What you should do - Quote verbatim everything from the line containing "shoots = []" down to the line containing "from mathutils.bvhtree import BVHTree", with both of those lines included and no others.

►

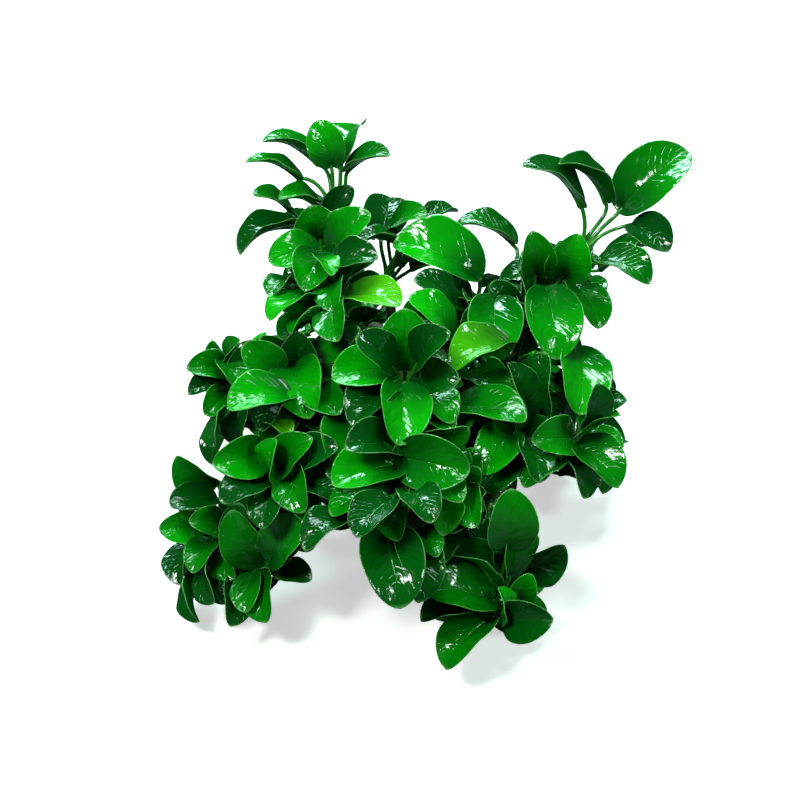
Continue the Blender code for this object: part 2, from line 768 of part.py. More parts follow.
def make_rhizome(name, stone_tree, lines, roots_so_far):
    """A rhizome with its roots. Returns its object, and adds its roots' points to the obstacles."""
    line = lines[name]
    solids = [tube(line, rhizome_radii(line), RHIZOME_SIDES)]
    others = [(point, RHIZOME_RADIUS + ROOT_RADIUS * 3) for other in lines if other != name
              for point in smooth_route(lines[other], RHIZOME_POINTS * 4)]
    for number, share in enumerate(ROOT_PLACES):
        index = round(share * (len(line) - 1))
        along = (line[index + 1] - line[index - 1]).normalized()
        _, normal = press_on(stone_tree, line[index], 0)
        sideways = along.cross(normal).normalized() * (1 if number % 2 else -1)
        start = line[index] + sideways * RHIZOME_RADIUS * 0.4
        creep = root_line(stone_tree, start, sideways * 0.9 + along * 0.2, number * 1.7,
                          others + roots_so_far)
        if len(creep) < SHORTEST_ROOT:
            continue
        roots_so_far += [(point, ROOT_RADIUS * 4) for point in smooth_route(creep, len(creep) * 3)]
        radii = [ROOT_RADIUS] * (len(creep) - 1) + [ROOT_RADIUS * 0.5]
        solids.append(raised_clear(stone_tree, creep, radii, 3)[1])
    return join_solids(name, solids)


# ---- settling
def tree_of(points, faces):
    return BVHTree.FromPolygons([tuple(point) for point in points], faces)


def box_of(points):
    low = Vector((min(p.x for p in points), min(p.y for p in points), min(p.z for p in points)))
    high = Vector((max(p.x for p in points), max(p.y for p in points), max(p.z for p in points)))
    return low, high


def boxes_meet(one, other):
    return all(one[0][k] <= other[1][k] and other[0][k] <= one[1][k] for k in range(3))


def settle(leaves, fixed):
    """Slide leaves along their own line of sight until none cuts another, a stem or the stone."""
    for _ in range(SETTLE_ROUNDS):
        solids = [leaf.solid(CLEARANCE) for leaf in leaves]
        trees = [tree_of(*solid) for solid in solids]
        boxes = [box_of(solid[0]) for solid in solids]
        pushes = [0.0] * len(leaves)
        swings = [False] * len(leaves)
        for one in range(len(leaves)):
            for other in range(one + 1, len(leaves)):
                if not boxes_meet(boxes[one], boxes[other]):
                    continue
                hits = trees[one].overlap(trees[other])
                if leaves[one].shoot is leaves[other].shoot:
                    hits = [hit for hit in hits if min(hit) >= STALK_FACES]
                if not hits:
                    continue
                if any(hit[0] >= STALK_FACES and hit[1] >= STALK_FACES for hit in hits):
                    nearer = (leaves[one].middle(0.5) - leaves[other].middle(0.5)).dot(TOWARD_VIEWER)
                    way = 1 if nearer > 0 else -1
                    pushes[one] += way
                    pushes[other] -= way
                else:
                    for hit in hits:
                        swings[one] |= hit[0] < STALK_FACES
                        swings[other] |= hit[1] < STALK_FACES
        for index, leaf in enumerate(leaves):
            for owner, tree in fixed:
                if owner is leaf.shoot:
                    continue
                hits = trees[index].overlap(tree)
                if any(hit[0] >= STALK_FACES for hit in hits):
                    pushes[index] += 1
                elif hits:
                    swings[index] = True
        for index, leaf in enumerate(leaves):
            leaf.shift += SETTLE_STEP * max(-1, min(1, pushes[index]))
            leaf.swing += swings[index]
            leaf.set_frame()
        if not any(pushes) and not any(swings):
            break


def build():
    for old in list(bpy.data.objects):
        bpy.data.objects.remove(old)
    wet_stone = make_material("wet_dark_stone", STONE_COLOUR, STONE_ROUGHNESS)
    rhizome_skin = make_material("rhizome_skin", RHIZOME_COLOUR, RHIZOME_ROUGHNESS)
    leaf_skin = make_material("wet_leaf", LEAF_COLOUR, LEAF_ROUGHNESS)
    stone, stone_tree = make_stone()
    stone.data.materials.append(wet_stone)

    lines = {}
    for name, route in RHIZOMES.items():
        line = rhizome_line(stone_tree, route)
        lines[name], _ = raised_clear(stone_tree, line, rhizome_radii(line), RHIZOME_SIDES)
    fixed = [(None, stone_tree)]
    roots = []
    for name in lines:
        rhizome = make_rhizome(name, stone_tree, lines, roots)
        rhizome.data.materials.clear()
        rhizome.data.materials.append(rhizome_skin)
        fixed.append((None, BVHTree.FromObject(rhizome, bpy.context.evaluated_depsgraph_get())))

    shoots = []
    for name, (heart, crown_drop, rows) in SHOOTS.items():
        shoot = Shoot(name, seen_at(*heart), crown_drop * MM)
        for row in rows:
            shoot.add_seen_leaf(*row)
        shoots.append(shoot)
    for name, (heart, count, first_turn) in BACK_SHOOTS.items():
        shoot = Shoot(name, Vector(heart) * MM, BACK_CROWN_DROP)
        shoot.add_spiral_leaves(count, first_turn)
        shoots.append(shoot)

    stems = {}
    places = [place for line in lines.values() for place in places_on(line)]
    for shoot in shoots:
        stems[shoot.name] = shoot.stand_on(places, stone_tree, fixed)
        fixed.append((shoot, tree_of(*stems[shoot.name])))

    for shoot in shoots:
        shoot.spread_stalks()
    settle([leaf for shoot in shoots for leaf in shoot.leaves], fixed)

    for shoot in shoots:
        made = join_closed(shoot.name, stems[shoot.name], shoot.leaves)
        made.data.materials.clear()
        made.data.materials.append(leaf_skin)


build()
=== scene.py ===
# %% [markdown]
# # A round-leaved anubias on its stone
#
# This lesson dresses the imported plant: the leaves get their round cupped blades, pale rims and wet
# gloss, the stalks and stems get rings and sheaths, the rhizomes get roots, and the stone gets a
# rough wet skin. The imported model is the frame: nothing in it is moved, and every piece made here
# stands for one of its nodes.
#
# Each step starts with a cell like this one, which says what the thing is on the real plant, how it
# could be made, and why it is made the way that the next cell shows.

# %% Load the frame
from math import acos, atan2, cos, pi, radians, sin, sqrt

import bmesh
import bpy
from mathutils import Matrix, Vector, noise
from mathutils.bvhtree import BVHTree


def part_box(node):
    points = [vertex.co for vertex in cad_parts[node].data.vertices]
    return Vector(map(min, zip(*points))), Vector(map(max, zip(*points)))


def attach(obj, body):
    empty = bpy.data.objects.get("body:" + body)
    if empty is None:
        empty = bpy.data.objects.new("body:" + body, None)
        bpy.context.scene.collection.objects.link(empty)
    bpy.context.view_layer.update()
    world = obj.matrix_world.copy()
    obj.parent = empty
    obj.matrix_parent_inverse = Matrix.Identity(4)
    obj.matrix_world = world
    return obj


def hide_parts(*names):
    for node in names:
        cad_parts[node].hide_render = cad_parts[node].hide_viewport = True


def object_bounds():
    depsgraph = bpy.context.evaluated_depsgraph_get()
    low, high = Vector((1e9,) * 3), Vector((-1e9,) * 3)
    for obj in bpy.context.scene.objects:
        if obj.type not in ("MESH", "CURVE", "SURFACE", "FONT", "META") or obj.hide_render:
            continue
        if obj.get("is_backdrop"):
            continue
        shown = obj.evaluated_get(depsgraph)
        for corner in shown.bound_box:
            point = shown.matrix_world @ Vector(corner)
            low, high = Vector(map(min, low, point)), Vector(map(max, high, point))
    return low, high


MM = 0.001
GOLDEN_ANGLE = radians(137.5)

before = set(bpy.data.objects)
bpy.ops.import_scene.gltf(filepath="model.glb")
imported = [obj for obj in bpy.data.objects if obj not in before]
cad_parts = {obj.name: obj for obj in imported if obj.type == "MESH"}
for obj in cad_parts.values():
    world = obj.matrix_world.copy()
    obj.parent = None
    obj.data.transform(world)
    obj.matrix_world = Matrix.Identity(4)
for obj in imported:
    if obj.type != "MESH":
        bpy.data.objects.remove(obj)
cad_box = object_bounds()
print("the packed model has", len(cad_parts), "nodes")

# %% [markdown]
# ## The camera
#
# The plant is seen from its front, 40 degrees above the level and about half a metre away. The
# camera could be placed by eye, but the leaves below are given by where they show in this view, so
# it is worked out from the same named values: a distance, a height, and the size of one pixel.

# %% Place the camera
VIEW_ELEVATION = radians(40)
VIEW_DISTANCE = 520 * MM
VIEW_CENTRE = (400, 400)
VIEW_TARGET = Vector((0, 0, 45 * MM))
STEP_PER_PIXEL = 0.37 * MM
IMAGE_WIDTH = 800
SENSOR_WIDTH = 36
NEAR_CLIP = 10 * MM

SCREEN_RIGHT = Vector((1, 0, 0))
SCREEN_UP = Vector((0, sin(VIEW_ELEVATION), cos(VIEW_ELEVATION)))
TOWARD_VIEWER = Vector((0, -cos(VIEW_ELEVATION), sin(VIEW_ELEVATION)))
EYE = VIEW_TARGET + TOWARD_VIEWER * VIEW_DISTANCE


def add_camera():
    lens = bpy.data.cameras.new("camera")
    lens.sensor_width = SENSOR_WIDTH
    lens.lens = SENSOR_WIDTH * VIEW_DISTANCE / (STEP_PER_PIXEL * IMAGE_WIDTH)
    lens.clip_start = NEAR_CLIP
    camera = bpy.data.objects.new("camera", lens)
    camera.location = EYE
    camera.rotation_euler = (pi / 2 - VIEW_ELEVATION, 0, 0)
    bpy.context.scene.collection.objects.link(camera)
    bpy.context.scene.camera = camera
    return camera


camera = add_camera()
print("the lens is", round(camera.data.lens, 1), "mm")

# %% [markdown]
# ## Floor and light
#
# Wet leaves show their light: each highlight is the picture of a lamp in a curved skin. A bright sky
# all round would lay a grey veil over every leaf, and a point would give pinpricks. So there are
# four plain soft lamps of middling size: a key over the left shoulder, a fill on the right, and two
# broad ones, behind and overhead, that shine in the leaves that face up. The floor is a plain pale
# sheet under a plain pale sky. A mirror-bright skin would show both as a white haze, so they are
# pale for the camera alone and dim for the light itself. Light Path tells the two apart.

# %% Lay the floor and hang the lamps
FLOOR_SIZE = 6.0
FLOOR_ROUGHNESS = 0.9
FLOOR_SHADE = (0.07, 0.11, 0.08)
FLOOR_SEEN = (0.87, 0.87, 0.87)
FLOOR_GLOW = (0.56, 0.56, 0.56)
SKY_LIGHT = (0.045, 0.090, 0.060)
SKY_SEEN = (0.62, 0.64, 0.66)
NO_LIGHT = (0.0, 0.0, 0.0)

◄

Complete response -
    shoots = []
    for name, (heart, crown_drop, rows) in SHOOTS.items():
        shoot = Shoot(name, seen_at(*heart), crown_drop * MM)
        for row in rows:
            shoot.add_seen_leaf(*row)
        shoots.append(shoot)
    for name, (heart, count, first_turn) in BACK_SHOOTS.items():
        shoot = Shoot(name, Vector(heart) * MM, BACK_CROWN_DROP)
        shoot.add_spiral_leaves(count, first_turn)
        shoots.append(shoot)

    stems = {}
    places = [place for line in lines.values() for place in places_on(line)]
    for shoot in shoots:
        stems[shoot.name] = shoot.stand_on(places, stone_tree, fixed)
        fixed.append((shoot, tree_of(*stems[shoot.name])))

    for shoot in shoots:
        shoot.spread_stalks()
    settle([leaf for shoot in shoots for leaf in shoot.leaves], fixed)

    for shoot in shoots:
        made = join_closed(shoot.name, stems[shoot.name], shoot.leaves)
        made.data.materials.clear()
        made.data.materials.append(leaf_skin)


build()
=== scene.py ===
# %% [markdown]
# # A round-leaved anubias on its stone
#
# This lesson dresses the imported plant: the leaves get their round cupped blades, pale rims and wet
# gloss, the stalks and stems get rings and sheaths, the rhizomes get roots, and the stone gets a
# rough wet skin. The imported model is the frame: nothing in it is moved, and every piece made here
# stands for one of its nodes.
#
# Each step starts with a cell like this one, which says what the thing is on the real plant, how it
# could be made, and why it is made the way that the next cell shows.

# %% Load the frame
from math import acos, atan2, cos, pi, radians, sin, sqrt

import bmesh
import bpy
from mathutils import Matrix, Vector, noise
from mathutils.bvhtree import BVHTree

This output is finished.